During the current gap in shuttle flights, investigators have delved into the causes of the Columbia tragedy, just as their predecessors did for Apollo 1 and Challenger. After each of the three tragedies, causes were found and changes were made:

  • Apollo 1: The fire that broke out during a launch-pad test on Jan. 27, 1967, was caused by an electrical short circuit and fed by a high-oxygen atmosphere within the crew cabin. The three astronauts — Gus Grissom, Roger Chaffee and Ed White — were trapped inside the cabin due to a poorly designed escape hatch. As a result of the investigation, more than 1,000 changes were made in the command module's design.
  • Challenger: On the exceptionally cold morning of Jan. 28, 1986, gaps in the seals on Challenger's solid rocket boosters provided an opening for hot rocket exhaust to flare out and ignite the shuttle's liquid fuel tank, sparking a fiery explosion that blew the orbiter apart. All seven crew members — Dick Scobee, Michael Smith, Ellison Onizuka, Judith Resnik, Ron McNair, Greg Jarvis and space teacher Christa McAuliffe — died in the fiery fall on Jan. 28, 1986. Shuttle components were redesigned and launch procedures were changed.
  • Columbia: Investigators say a piece of flying foam from the shuttle's fuel tank knocked a hole in the leading edge of Columbia's left wing during the shuttle's ascent, allowing hot gases to enter and destroy the shuttle from within during its re-entry 16 days later, on Feb. 1, 2003. The seven crew members — Rick Husband, William McCool, Michael Anderson, David Brown, Kalpana Chawla, Laurel Clark and Israel’s Ilan Ramon — were all killed. The shuttle fuel tank has been redesigned, and new procedures provide more opportunities for inspection and backup, although there is still no proven method for fixing a Columbia-scale gap in the shuttle's skin.

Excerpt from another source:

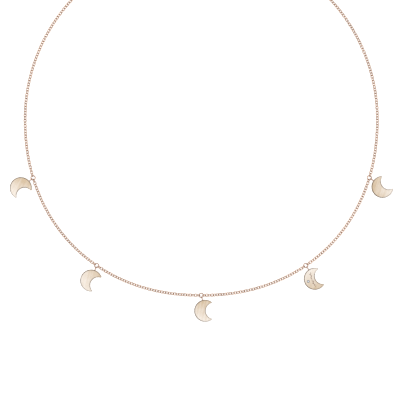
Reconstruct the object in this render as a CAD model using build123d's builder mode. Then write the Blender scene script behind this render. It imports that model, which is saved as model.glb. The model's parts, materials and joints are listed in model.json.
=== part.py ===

In all three cases, NASA's management approach came in for as much criticism as the specific causes of each accident. During the Apollo days, the tendency to launch without resolving all the safety questions was called "go fever." After Challenger and Columbia, NASA was taken to task yet again for an overly lax attitude toward safety, made tragically clear in retrospect.

This time around, NASA says that it's addressing what the Columbia Accident Investigation Board called a "broken safety culture," and if top managers can't adjust, they'll have to go.

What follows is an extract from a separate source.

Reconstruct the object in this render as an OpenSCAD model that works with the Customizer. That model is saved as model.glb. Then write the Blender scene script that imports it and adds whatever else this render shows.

For all the parallels linking NASA's three tragedies, the aftermath of the Columbia's loss is subtly different: Apollo 1 caught fire at the very beginning of the Apollo program, and Challenger blew up toward the start of the shuttle program. After Challenger, the shuttle Endeavour was built to bring the shuttle fleet back to its full strength of four.

In contrast, NASA is not planning to build a replacement for Columbia. Rather, the Columbia tragedy brought home the message that the fleet's days were numbered.

The space initiative laid out by President Bush a year ago calls for the fleet to be retired by 2010, as soon as the international space station is completed. NASA would then create a new spaceflight system for going to the moon and beyond, most likely launched by expendable rockets such as the Delta 4, the Atlas 5 or even Europe's Ariane 5.

During this triple anniversary, NASA is looking ahead to a radically different future at least as much as it's looking back at past catastrophes, said Jay Barbree, NBC News' longtime Cape Canaveral correspondent.

"When NASA returned to flight following the Challenger disaster, the agency's mission was to get its space shuttle fleet back in Earth orbit," Barbree recalled. "Returning from Columbia’s loss, NASA's mission is not only making sure the shuttles fly until they get the international space station finished, but it now must get the new hardware built to return to the moon."

O'Keefe already has announced his resignation to make way for a new NASA administrator in the post-Columbia age, and the next four years will be crucial.

"With President Bush's re-election, the agency will have until 2008 to get its new lunar program so entrenched it will be difficult to undo," Barbree said. "In four years, the ‘return to the moon’ project should be sunk so deep in its foundation that nobody can pull it out."

The Apollo and Challenger tragedies — and NASA's response to those tragedies — showed that a strong vision for human spaceflight can sustain NASA's programs through even grave setbacks.

On the other hand, gaps in that vision can lead to a downward spiral. Barbree recalls the days between the end of Apollo and the beginning of the shuttle program, when "you couldn't sell a house down here." Similarly, some observers believe the repeated cutbacks in NASA's budget during the 1990s helped set the stage for the Columbia disaster.

This time around, Bush's plan calls for a boost in NASA spending. Barbree said workers around Cape Canaveral took heart from the latest round of budget negotiations, which provided the full amount requested for the space agency — $16.2 billion for the current fiscal year.

"It's not like it was before," Barbree said. "They know this is not the end."

An earlier version of this story incorrectly stated the time span since the Apollo 1 fire in 1967.